Actually it's completely possible. Yes, You want to work with Common Lisp via Emacs and Slime (I prefer SLY). But it's another wall beginners hit.

You want to just play from the REPL? The following instructions allow autocomplete in SBCL with rlwrap.

https://www.cliki.net/CMUCL%20Hints

1) install rlwrap

2) create shell alias, for example putting text like

alias rs="rlwrap sbcl"

into your ~/.bashrc (or ~/.profile or whatever). (or you can continue calling sbcl rlwrapped via "rlwrap sbcl")

3)Edi Weitz created a completion list file that is now gone from his website, so i'm linking to the Internet Archive. save this wordlist into a file "sbcl" https://web.archive.org/web/20031207221537/http://weitz.de/files/cmucl_completions

4)You can try putting the file according to the instructions on Cliki, this will only apply for the user you are logged in under. I wanted it to work for all users, so I put the "sbcl" file into my rlwrap completion directory, which is in /usr/share/rlwrap/completions/

So now I have a file /usr/share/rlwrap/completions/sbcl That contains the words.

5)Create / adjust ~/.inputrc file add the line

TAB: complete

5) Done, now in a new terminal (or after reloading .bashrc) I can launch SBCL via rlwrap with the alias "rs" start typing (def (or whatever) and hit TAB, and get auto-completion suggestions.

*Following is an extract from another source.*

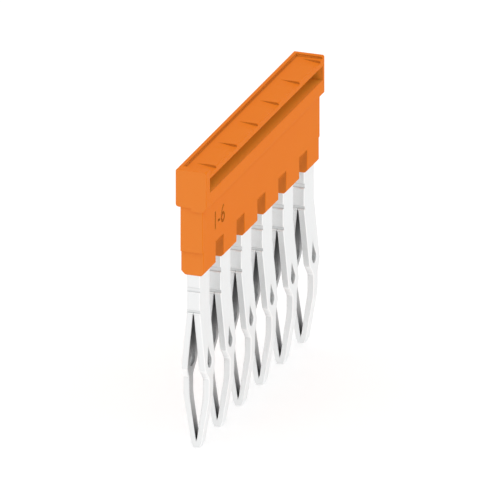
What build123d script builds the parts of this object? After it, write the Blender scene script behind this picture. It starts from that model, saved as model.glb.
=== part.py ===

Beginner Bonus - if you want to edit lisp in the terminal, from the REPL, in say, vim with parinfer, try magic-ed, which will allow you to edit files from the repl. Configuring SBCL to use ED is esoteric. This solves that issue for You. https://github.com/sanel/magic-ed With tab auto-completion and convenient way to edit lisp from the terminal, one can start learning Common Lisp in the terminal.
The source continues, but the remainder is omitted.